糖尿病学会の支部の単位を基本に、地域ブロックおよび各都道府県に組織を構成します。支部の責任者は日本糖尿病学会の支部長が、副責任者は日本糖尿病協会の支部理事が務め、さらに各県の糖尿病学会の代表(糖尿病対策推進会議の県代表など)と都道府県糖尿病協会の支部理事が中心となり、各県の医師会や行政と連携をとりながら、専門医、連携医、CDEJ、CDELをメンバーとしてチームを形成し活動にあたることを想定しています(図1)。
DiaMATが活動するためには、行政や医師会、患者のネットワーク、他の学会などの様々な組織に認知され、災害医療教育を実践していくとともに、サポートをいただけるように平時より顔の見える関係を構築していくことが重要です(図3)。

② DiaMATの活動内容

<教育訓練>
日本糖尿病学会の年次学術集会や糖尿病学の進歩、地方会、あるいは日本糖尿病協会の年次学術集会などの際に、災害医療に関する講演会や講習会の開催を推進しています。

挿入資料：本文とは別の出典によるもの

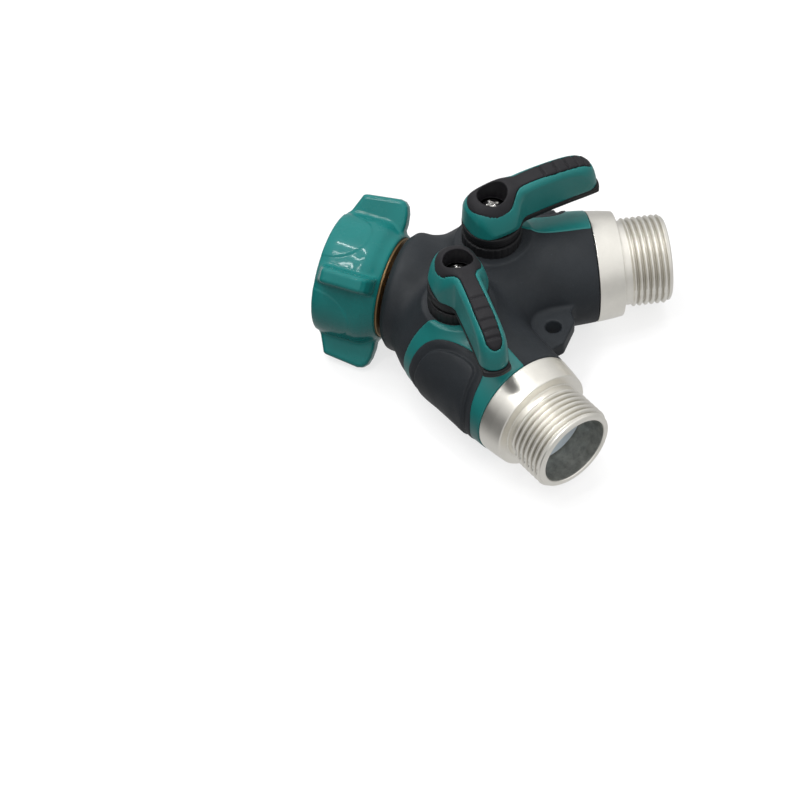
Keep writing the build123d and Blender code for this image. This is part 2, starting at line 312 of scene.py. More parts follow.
def on_right_outlet(x, y):
    return x * outlet_axis[0] + y * outlet_axis[1], x * outward_axis[0] + y * outward_axis[1]


def outlet_to_world(along, outward, z):
    return np.stack([
        along * outlet_axis[0] + outward * outward_axis[0],
        along * outlet_axis[1] + outward * outward_axis[1],
        z,
    ], -1)


def lever_to_world(points):
    """From a lever's own axes, along the arm and across it, to the right lever's place at rest."""
    c, s = math.cos(lever_turn), math.sin(lever_turn)
    u, v, z = points.T
    return np.stack([lever_x + c * u - s * v, lever_y + s * u + c * v, z], 1)


# ---- body: outside of the soft skin, which the panels and pads follow ----
neck_radius = curve_through([
    (-0.4, 15.9), (0.5, 16.7), (1.4, 17.6), (2.1, 17.85), (5, 17.7), (7, 17.25), (10, 16.1), (14, 14.2),
    (20, 11.5),
])
branch_radius = curve_through([
    (4, 10.4), (9, 12.1), (14.5, 14.2), (20, 16.3), (26, 17.2), (40, 17.2), (48, 17.0), (53, 16.75),
    (collar_start + 1, 16.4),
])


def branch_field(along, outward, z):
    return (np.hypot(outward, z) - branch_radius(along)) * 0.97


def body_field(x, y, z):
    """Outside of the body with the swells round its valve stems, without the ear and the cut ends."""
    left = branch_field(*on_right_outlet(-x, y), z)
    right = branch_field(*on_right_outlet(x, y), z)
    branches = smooth_union(left, right, 13.5)
    behind = round_both(branches, 3.0 - y, 4.0)
    neck = np.hypot(x, z) - neck_radius(y)
    neck = round_both(neck, y - 18, 3.0)
    swell = np.maximum(from_stem(x, y) - 9.8, np.maximum(z - 16.3, -z))
    return smooth_union(smooth_union(behind, neck, 3.0), swell, 6.0)


def ear_outline():
    """Web between the outlets with its lug, seen from above."""
    half = [(4.6, 52.8), (7.5, 50.7), (12.0, 50.7), (12.0, 36.0)]
    return half + [(-x, y) for x, y in reversed(half)]


def ear_field(x, y, z):
    return round_both(polygon_distance(x, y, ear_outline()), np.abs(z) - ear_half, 0.5)


def core_field(x, y, z):
    """Outside of the metal casting under the skin."""
    along, outward = on_outlet(x, y)
    tube_r = np.interp(along, [0, 6, 12, 20], [11.0, 11.5, 12.4, core_r])
    tube = np.maximum(np.hypot(outward, z) - tube_r, along - collar_start - 0.1)
    barrel = np.maximum(np.hypot(x, z) - 14.8, np.maximum(y - 9, -0.5 - y))
    boss = np.maximum(from_stem(x, y) - 7.6, np.maximum(z - boss_top, -z))
    return np.minimum(round_union(tube, barrel, 2.0), boss)


def skin_field(x, y, z):
    """The soft skin: the body and ear, cut off at the collars and the inlet, with the casting taken out."""
    along, _ = on_outlet(x, y)
    outside = round_union(body_field(x, y, z), ear_field(x, y, z), 0.9)
    outside = round_both(outside, -0.35 - y, 0.5)
    outside = round_both(outside, along - collar_start + 0.06, 0.35)
    taper = 0.9 * smoothstep(ear_half, -ear_half, z)
    hole = np.hypot(x, y - ear_hole_y) - ear_hole_r + taper
    outside = round_cut(outside, hole, 0.3)
    gland_hole = np.maximum(from_stem(x, y) - gland_hole_r - 0.1, -z)
    return np.maximum(outside, -np.minimum(core_field(x, y, z), gland_hole))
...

DiaMATメンバーとなる対象者が災害医療に関する知識を習得のための講演会や講習会を開催することに加え、日本糖尿病学会や日本糖尿病協会が編集する出版物にDiaMATに関する情報を掲載し、災害に備えた活動や災害時に患者支援につながる知識習得を促進します。これらの教育を受けた医療スタッフが、市民への啓発活動や、平時からの行政や関係組織との連携構築を行うことを推進します。
 
<平時の備え>
発災時に特に影響を受けやすい1型糖尿病患者およびインスリン依存状態にある患者を把握し、患者間や患者と医療者のネットワーク、電子カルテ情報を活用した医療機関間の情報ネットワークなどを構築することを目指します。
また、発災時から避難所生活および慢性期の患者支援に至るまでの糖尿病管理に関する継続的な学習を促します。医療者および患者向けの災害時の糖尿病患者支援に関わる資材は、[日本糖尿病協会のホームページ]よりダウンロードし利用いただけます。
<災害時の医療チームの派遣や直接的支援>
災害発生直後の超急性期にはインスリンの供給やインスリンや内服薬に関するアドバイスや低血糖・高血糖に対する治療が求められると予想されます。亜急性期から慢性期にかけては、被災者への直接的支援による合併症への対応や合併症進展予防に加えて、適切な治療継続や定期受診を促すなどの対応を行います。
このように被災した糖尿病患者への支援は、急性期以降も慢性期に至るまで長期間必要となります。各フェーズで必要な支援の内容が異なるため、ニーズにあった支援を提供することを目指します。  
※日本糖尿病協会は2024年6月より「JADEC(日本糖尿病協会)」に呼称変更されています。